Timeframe: 12 to 24 Months

How can the company shift away from expensive coverage improvement but still improve network quality?

Sprint is shifting away from high-cost macro coverage improvement to less costly surgical capacity improvement. Despite network coverage improvement from Network Vision (NV), substantial coverage gaps still exist, and network congestion is compounding challenges. Network quality remains poor in the eyes of consumers. The good news is that 2.5 GHz deployment will be quick (though now targeted), and in the postpaid segment, management has cleared the decks of 3G devices and is focusing on tri-band devices, which may provide 3G refarming opportunities at 1.9 GHz. LTE is now used by the postpaid segment 94% of the time. Key will be clearing 3G devices in the prepaid and wholesale segments.

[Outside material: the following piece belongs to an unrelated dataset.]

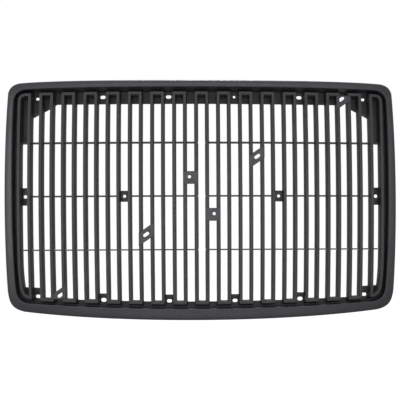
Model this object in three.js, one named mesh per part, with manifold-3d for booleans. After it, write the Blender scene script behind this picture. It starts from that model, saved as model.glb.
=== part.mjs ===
// Front grille of a conventional truck: a bowed black surround, four carrier rails behind it, seventeen
// upright louvre loops staked to the rails, tie ribs that interlock with the loops, and fastening tabs.
// Millimetres, +Z up, the front looks along -Y, x = 0 is the plane of symmetry, and y = 0 is the rear
// seating plane of the corners.
import * as THREE from "three";
import { ParametricGeometry } from "three/addons/geometries/ParametricGeometry.js";
import { mergeVertices, toCreasedNormals } from "three/addons/utils/BufferGeometryUtils.js";
import Module from "manifold-3d";

// The front is a shallow dome: y grows from the middle of the louvres towards every edge.
const FRONT_Y = -97;
const PLAN_RADIUS = 5550;
const SIDE_RADIUS = 1950;

// The surround's inside wall leans in towards the rear along the top, and stands straight round the corners
// and below.
const TOP_DRAFT = 8.7;
const DRAFT_END_X = 476;
const DRAFT_FADE = 48;
const DRAFT_START_DEPTH = 20;

// Louvre loops: a tapered bar, narrow in front, bent round into a tall closed ring.
const LOOP_COUNT = 17;
const LOOP_PITCH = 63.35;
const LEG_SPACING = 31;
const BAR_HALF_FRONT = 3.9;
const BAR_HALF_REAR = 6.1;
const BAR_DEPTH = 39.7;
const LOOP_TOP = 306;
const LOOP_BOTTOM = -295;
const LOOP_TOP_SAG = 5.5e-6;
const LOOP_BOTTOM_SAG = 5.4e-5;
const SHOULDER_DEPTH = 24;
const TOP_SHOULDER = 10.3;
const BOTTOM_SHOULDER = 7.6;
const SIDE_SHOULDER = 5.23;
const TOP_END_REAR = 6.5;
const CORNER_TOP_END_REAR = 14.5;
const BOTTOM_END_REAR = 10;
const LEG_STEP = 64;

// Outermost loops follow the surround's corners.
const OUTER_LEG_X = 521;
const OUTER_LOOP_TOP = 303.2;
const OUTER_LOOP_BOTTOM = -277.6;

// Heat-staked pegs that join each loop to the rails.
const PEG_RADIUS = 2.4;
const PEG_LENGTH = 9;
const PEG_CLEARANCE = 0.35;

// Carrier rails: a bowed plate behind the louvres. The top one has gussets in its corners, and one notch
// that gives access to the diagonal tab in front of it.
const RAIL_FRONT = 40.1;
const RAIL_THICKNESS = 3.2;
const RAIL_EDGE_SHARE = 0.2;
const PANEL_BOTTOM = 280.6;
const GUSSET = [
  [418, 279.6],
  [438, 266.2],
];
const GUSSET_END_Z = 237.8;
const ACCESS_NOTCH = { gap: 6, bottom: 260, top: 306, halfWidth: 12 };
const STILE_TOP = 152;
const STILE_BOTTOM = -236;
const RAIL_JOINT_GAP = 0.5;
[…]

Timeframe: 12 to 24 Months

Sprint’s Pricing Promotion:

Aggressive pricing promotion appears to be revenue accretive Sprint offered 50% off the price off most Verizon, AT&T, and T-Mobile rate plans during the biggest switching period of the year. Results exceeded expectations in terms of customer demand and the number of lines per account that were coming in. Sprint has extended the offer for another month. Management calculates the average customer life value of this year’s additions is 33% higher than a year ago. Furthermore, Sprint’s share of industry postpaid phone gross adds increased by 150 basis points year-over-year to the highest level in almost 3 years. Revenue accretion is a function of incoming customers paying similar to what they paid Verizon or AT&T as they are taking more data. Furthermore, Sprint is seeing a lot more multi line customers. As a result average billing per account and per user is increasing. Postpaid average billing per account is up 4% YOY while average billing per user (i.e. service plus handset revenue) is up 3% YOY. Higher installment billings and lease revenues more than offset the lower monthly service charges offered in conjunction with device financing options as well as the fact that average lines per account increased 5% year-over-year. Total service revenues plus installment billings and lease revenues of $7.1B increased 1% year-overyear. In terms of device leasing 65% of postpaid device sales were financed consistent with the prior two quarters and 46% a year ago. Furthermore 55% of postpaid sales selected leasing plans which was up slightly from last quarter.